VOLCANIC ASH
A better way to honor Mink
By David Shapiro
The first impression of Hawai'i I can remember when my father and I arrived in September 1964 is of Patsy Mink.
Political billboards, then legal, were everywhere as we drove to the Atkinson YMCA, where we stayed before settling in Hilo.
Mink stood out because she was the only woman running for high office at the time and a formidable woman at that, with fresh good looks and a passionate voice for equality.
She won a seat in the U.S. House of Representatives and became a political icon who would provide many memorable moments over four decades.
I soon got a taste of her legendary constituent service when I desperately wrote her for help on a high school history project. A thick packet arrived from her office the next week, bringing the only decent grade I ever got from Hilo High.
Mink was the cause of my first ethics dilemma as a reporter. By 1972, she had become a leading national voice against the Vietnam War, even running for president in the Oregon primary.
Conservative editorial writers at the Star-Bulletin, where I worked, attacked her in a way that fellow reporter Buck Donham and I thought was unduly harsh.
We got a number of staffers to sign a letter to the editor saying so, and in a rare concession, the newspaper published a letter from its own staff criticizing its editorial.
Looking back, it was probably journalistically inappropriate. But it was a time of moral crisis in our country, and we thought our editors owed Mink respect for courageously voicing her honest convictions, even if they disagreed with her views.

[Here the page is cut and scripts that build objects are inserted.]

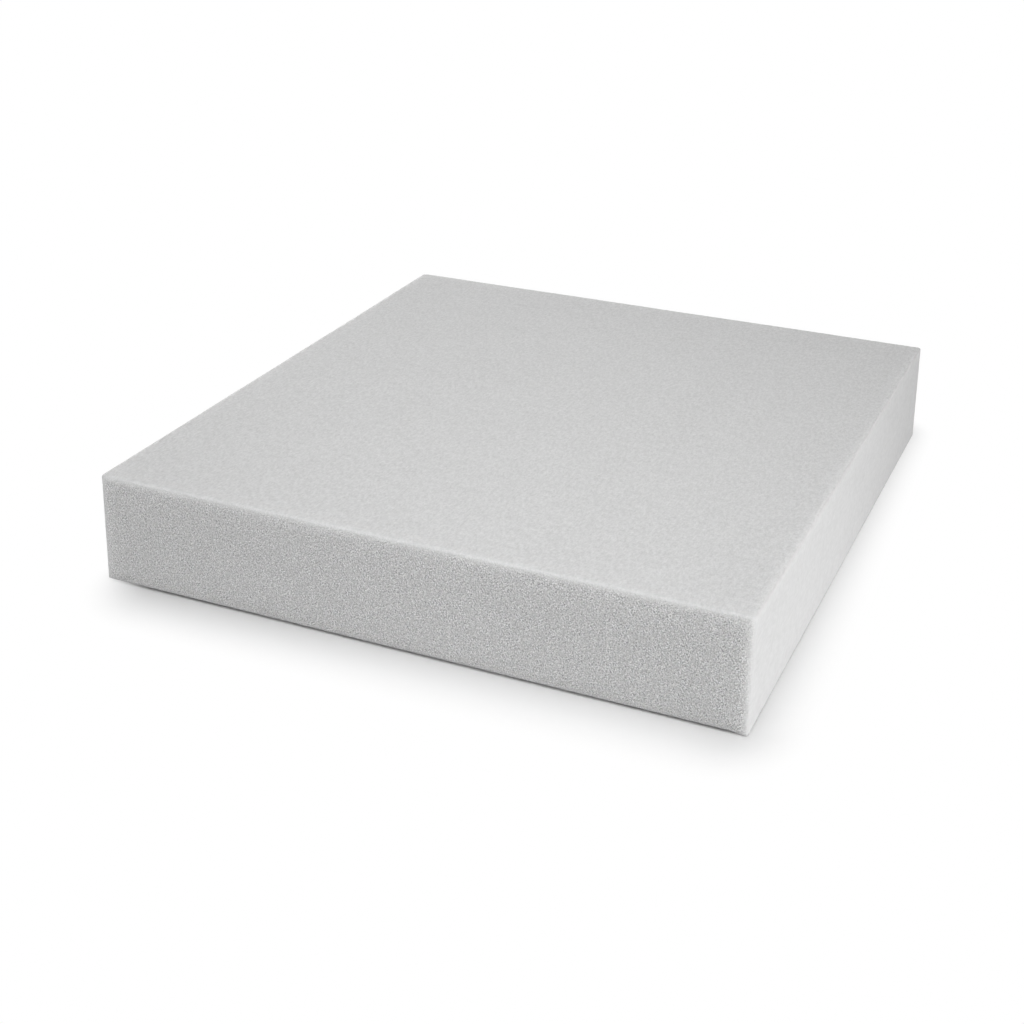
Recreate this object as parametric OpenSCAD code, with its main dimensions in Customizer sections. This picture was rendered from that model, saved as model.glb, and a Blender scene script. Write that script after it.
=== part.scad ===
// Block of open-cell upholstery foam, cut square from a slab and laid on its broad face.
// It is one solid piece. The origin is the centre of the face that it rests on, with
// +Z up and the front face towards -Y.

/* [Block] */
// Length of the front and back faces, left to right
block_width = 600; // [150:5:1200]
// Length of the side faces, front to back
block_depth = 620; // [150:5:1200]
// Thickness of the slab that the block is cut from
slab_thickness = 104; // [25:1:300]

/* [Edges] */
// Plan radius of the four upright corners, where two saw cuts meet
corner_radius = 3; // [0.5:0.5:15]
// Radius of the edge all round the top face
top_edge_radius = 2; // [0.5:0.25:8]
// Radius of the edge all round the face that the block rests on
bottom_edge_radius = 1.5; // [0.5:0.25:8]

/* [Hidden] */
// Segments in a full circle
$fn = 48;
// A rounded edge can't turn a corner that is tighter than its own radius
turn_radius = max(corner_radius, top_edge_radius, bottom_edge_radius);
// Length of each face between its corners
straight_width = block_width - 2 * turn_radius;
straight_depth = block_depth - 2 * turn_radius;
// How far a cut runs past the face that it cuts
cut_margin = 1;

// What the rounding takes off a square edge, with the round's centre at the origin.
module edge_waste(radius) {
    difference() {
        square(radius + cut_margin);
        circle(r = radius);
    }
}

// Half of the slab's section, from the middle out to the face at x = reach. The block
// rests on y = 0, and the edges at its top and bottom have radii of their own.
module half_section(reach) {
    difference() {
        square([reach, slab_thickness]);
        translate([reach - top_edge_radius, slab_thickness - top_edge_radius])
            edge_waste(top_edge_radius);
        translate([reach - bottom_edge_radius, bottom_edge_radius])
            mirror([0, 1])
                edge_waste(bottom_edge_radius);
    }
}

// The whole section, from face to face.
module full_section(length) {
    for (side = [0, 1])
        mirror([side, 0])
            half_section(length / 2);
}

// A straight length of slab, standing up and running along Y.
module straight_run(section_length, run_length) {
    rotate([90, 0, 0])
        linear_extrude(height = run_length, center = true)
            full_section(section_length);
}

// A corner, where the same section is turned about an upright axis, so that the
// rounded edges run on from one face to the next.
module turned_corner() {
    rotate_extrude()
        half_section(turn_radius);
}

module foam_block() {
    color("Silver") {
        straight_run(block_width, straight_depth);
        rotate([0, 0, 90])
            straight_run(block_depth, straight_width);
        for (x = [-1, 1], y = [-1, 1])
            translate([x * straight_width / 2, y * straight_depth / 2, 0])
                turned_corner();
    }
}

foam_block();
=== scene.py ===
import math

import bmesh
import bpy
from mathutils import Matrix, Vector, noise


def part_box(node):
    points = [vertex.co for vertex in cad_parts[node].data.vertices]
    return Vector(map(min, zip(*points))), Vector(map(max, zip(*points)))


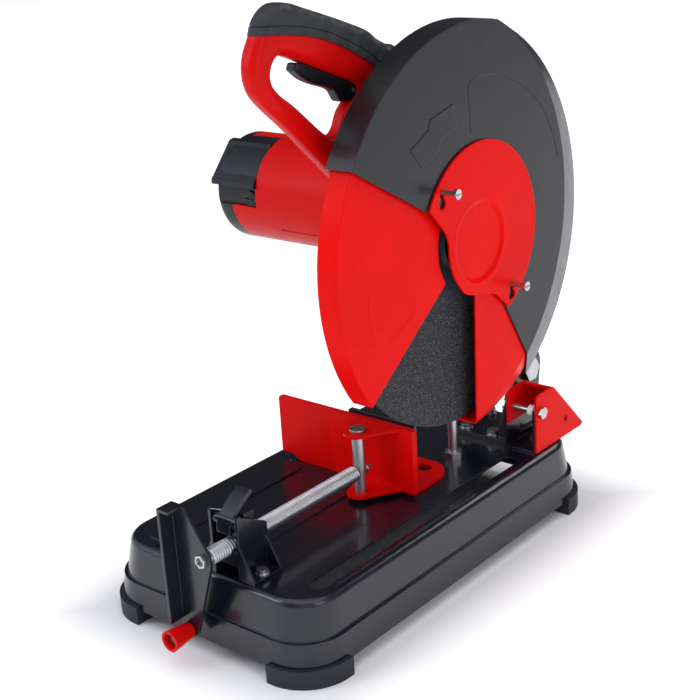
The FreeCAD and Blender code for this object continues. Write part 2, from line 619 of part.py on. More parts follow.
def drum(radius, back, face, shift):
    """A disc whose rear half has the wide bevel, its face moved back by shift."""
    low = GF - BD - shift
    reach = 1 + 2.0 / BD
    plain = cyl("X", back, SY, SPZ, radius, face - back, "Rim")
    slant = doc.addObject("Part::Extrusion", fresh("Bevel"))
    slant.Base = sketch("YZ", low, [("circle", SY, SPZ, BR)], "BevelSketch")
    slant.DirMode = "Custom"
    slant.Dir = Vector(BD * reach, BY * reach, BZ * reach)
    slant.LengthFwd = slant.Dir.Length
    slant.Solid = True
    zone = cyl("X", low, SY, SPZ, GR + 90, BD * reach, "BevelZone")
    return cut(plain, cut(zone, slant, name="BevelWaste"), name="Drum")


guard_outer = drum(GR, GB, GF, 0.0)
guard_inner = drum(GR - GT, GB + 1.5, GF - GT, GT)
guard_shell = cut(guard_outer, guard_inner, name="GuardShell")
guard_shell = common(guard_shell, wedge(GB - 5, 40, -59, 150, name="GuardSpan"), "GuardArc")
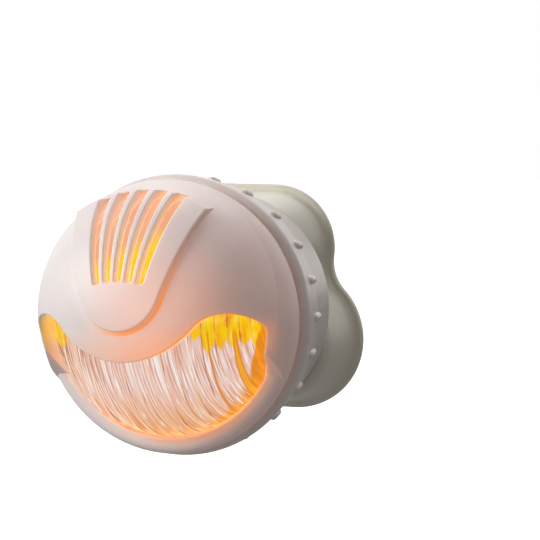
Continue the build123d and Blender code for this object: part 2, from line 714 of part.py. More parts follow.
def make_hood():
    """Hood: dome and raised panel as one wall, with slots and window, on its rim band."""
    panel = make_panel(0)
    panel = fillet(panel.faces().sort_by(Axis.Y)[0].edges(), PANEL_ROUND)
    cavity = make_dome(HOOD_WALL) + make_panel(HOOD_WALL)
    window = make_window()
    shell = make_dome(0) + make_flank() + panel - cavity - window - make_flank_cut()
    shell = fillet(outer_rim(shell, cavity, window), WINDOW_ROUND)
    for i in range(SLOT_COUNT):
        slot = make_slot(i - (SLOT_COUNT - 1) / 2)
        shell -= slot
        shell = fillet(outer_rim(shell, cavity, slot), SLOT_ROUND)
    return aimed(shell + make_band())


def bowl(shrink, rear):
    """Ball-fronted plug shape of the lens, drawn in by an amount, back to a distance."""
    radius = lens_ball_r - shrink
    rim = sqrt(radius**2 - (lens_rim - lens_ball_centre)**2)
    pole = -(lens_ball_centre + radius)
    middle = radius * sqrt(0.5)
    section = Curve() + [
        arc_on((0, -lens_ball_centre), radius, (0, pole), (rim, -lens_rim)),
        Polyline((rim, -lens_rim), (rim, -rear), (0, -rear), (0, pole)),
    ]
    return revolve(make_face(section), Axis.Y)


def make_lens():
    """Clear bowl with upright flutes across its front and a flange round its rear."""
    flute_r = ((FLUTE_WIDE / 2)**2 + FLUTE_DEEP**2) / (2 * FLUTE_DEEP)
    reach = lens_ball_r + flute_r - FLUTE_DEEP
    step = FLUTE_WIDE / lens_ball_r
    count = int(radians(FLUTE_SPREAD_ANGLE) / step)
    lens = bowl(0, flange_rear)
    for i in range(-count, count + 1):
        groove = Rot(0, 90, 0) * Torus(reach * cos(i * step), flute_r)
        lens -= Pos(reach * sin(i * step), -lens_ball_centre, 0) * groove
    lens += rod(flange_r, flange_rear, flange_front)
    return aimed(lens - bowl(LENS_WALL, flange_rear))


def make_amber_filter():
    """Thin amber bowl behind the lens, covering all but its lower part."""
    outer = LENS_WALL + TURN_FIT
    shell = bowl(outer, flange_rear) - bowl(outer + FILTER_WALL, flange_rear)
    room = 2 * LENS_RIM_R
    keep = Pos(0, -lens_rim, FILTER_LOW + room / 2) * Box(room, 2 * room, room)
    return aimed(shell & keep)


def make_lens_clamp():
    """Ring pressed into the hood's skirt behind the lens and the filter."""
    return aimed(ring(flange_r - CLAMP_WIDE, flange_r, flange_rear - CLAMP_THICK, flange_rear))


def main():
    """Build every piece and write each to its own file."""
    pieces = {
        "plug_shell": make_plug_shell(),
        "plug_base": make_plug_base(),
        "base_screws": make_base_screws(),
        "line_pin": make_pin(PIN_SPACING / 2),
        "neutral_pin": make_pin(-PIN_SPACING / 2),
        "pin_sleeves": make_pin_sleeves(),
        "earth_pin": make_earth_pin(),
        "line_strip": make_line_strip(),
        "neutral_strip": make_neutral_strip(),
        "centre_contact": make_centre_contact(),
        "lamp_holder": make_lamp_holder(),
        "holder_sleeve": make_holder_sleeve(),
        "lamp_contact": make_lamp_contact(),
        "lamp_insulator": make_lamp_insulator(),
        "lamp_cap": make_lamp_cap(),
        "lamp_glass": make_lamp_glass(),
        "lamp_stem": make_lamp_stem(),
        "lamp_filament": make_lamp_filament(),
        "turn_washer": make_turn_washer(),
        "neck_clip": make_neck_clip(),
        "shade_cup": make_shade_cup(),
        "grip_ring": make_grip_ring(),
        "hood": make_hood(),
        "lens": make_lens(),
        "amber_filter": make_amber_filter(),
        "lens_clamp": make_lens_clamp(),
    }
    os.makedirs("parts", exist_ok=True)
    for name, piece in pieces.items():
        export_step(piece, f"parts/{name}.step")


if __name__ == "__main__":
    main()
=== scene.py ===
"""Looks of a plug-in night light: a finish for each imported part, and the studio it is seen in.

Metres in Blender, millimetres in the sizes below. +Y points to the rear, as the pins do, +X to the
right seen from the front, +Z up. A distance d runs forwards from the plug's rear face, so a point at
distance d has y = -d.
"""
import logging
import math
from dataclasses import dataclass
from enum import Enum

import bpy
from mathutils import Matrix, Vector

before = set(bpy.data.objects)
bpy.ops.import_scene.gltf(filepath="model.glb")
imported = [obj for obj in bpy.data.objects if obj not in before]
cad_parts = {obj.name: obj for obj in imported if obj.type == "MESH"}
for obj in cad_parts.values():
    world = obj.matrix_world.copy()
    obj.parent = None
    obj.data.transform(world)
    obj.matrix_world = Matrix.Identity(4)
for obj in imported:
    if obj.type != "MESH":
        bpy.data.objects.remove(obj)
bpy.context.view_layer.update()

LOG = logging.getLogger("night_light")
MM = 0.001

Node = bpy.types.Node
Tree = bpy.types.NodeTree
Value = Node | bpy.types.NodeSocket | float | tuple
Stops = tuple[tuple[float, str], ...]
Span = tuple[float, float]
Point = tuple[float, float, float]


def linear(hex_colour: str) -> tuple[float, float, float, float]:
    """Turn an sRGB hex colour into the linear colour that shaders use.

    Args:
        hex_colour: Colour as "#RRGGBB".

    Returns:
        Linear red, green, blue and an alpha of 1.
    """
    levels = [int(hex_colour[i:i + 2], 16) / 255 for i in (1, 3, 5)]
    parts = [v / 12.92 if v <= 0.04045 else ((v + 0.055) / 1.055) ** 2.4 for v in levels]
    return (parts[0], parts[1], parts[2], 1.0)


def add_node(tree: Tree, kind: str, inputs: dict[int | str, Value] | None = None,
             **settings: object) -> Node:
    """Add one node, with its settings, its constants and its links.

    Args:
        tree: Tree to fill.
        kind: Blender's identifier of the node, without the ShaderNode that starts it.
        inputs: Input name or number, and a constant, a socket, or a node whose first output in use is
            taken.
        **settings: Properties of the node.

    Returns:
        The new node.
    """
    made = tree.nodes.new("ShaderNode" + kind)
    for name, value in settings.items():
        setattr(made, name, value)
    for key, value in (inputs or {}).items():
        if isinstance(value, Node):
            value = next(socket for socket in value.outputs if socket.enabled)
        if isinstance(value, bpy.types.NodeSocket):
            tree.links.new(value, made.inputs[key])
        else:
            made.inputs[key].default_value = value
    return made


def set_stops(ramp: Node, stops: Stops) -> Node:
    """Give a colour ramp its stops.

    Args:
        ramp: Colour ramp node with its two first stops.
        stops: Position from 0 to 1 and sRGB hex colour of each stop, in order.

    Returns:
        The same node.
    """
    elements = ramp.color_ramp.elements
    while len(elements) < len(stops):
        elements.new(1.0)
    for element, (position, colour) in zip(elements, stops):
        element.position = position
        element.color = linear(colour)
    return ramp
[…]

When I went to Washington, D.C., to cover Hawai'i's congressional delegation in 1978, Mink was out of office and leading a liberal lobbying group. She invited me to lunch in the House dining room to tutor me on the ways of Congress.
She was still as popular as a pop diva there. I met everybody who was anybody, as a parade of former colleagues from both parties visited to pay respects.
At the 1980 Democratic National Convention in New York, Mink was one of the few Hawai'i delegates who supported Sen. Edward Kennedy's losing bid to unseat President Jimmy Carter.
Mink never took defeat easily. As the roll call unfolded, I found her on the convention floor defiantly waving her Kennedy banner as Carter delegates whooped it up. She spoke quietly of her fear that Ronald Reagan would easily defeat Carter and give conservatives unprecedented power.
The conspiratorial speculation surrounding Mink's illness and death is a sad sign of our political cynicism.
Hope is the only weapon a gravely ill patient has to fight with. Was it fair to expect Mink and her family to give up on her before they were ready, just to save us the cost of a special election? Would it have really changed anything in the end if the family had given more information about her condition?
We honor her best by replacing her in a dignified process in which nobody makes political capital of her death.
I recently visited Dave and Buster's with my grandson Corwin and marveled at young girls who deftly sank one shot after another at the basketball hoop, often besting their boyfriends.
Wholesome, healthful athletics are becoming as much a part of a young girl's life as a young boy's all because of Patsy Mink and other visionary authors of the Title IX legislation promoting gender equity in sports.
That's a mighty legacy for a tiny lady from Maui.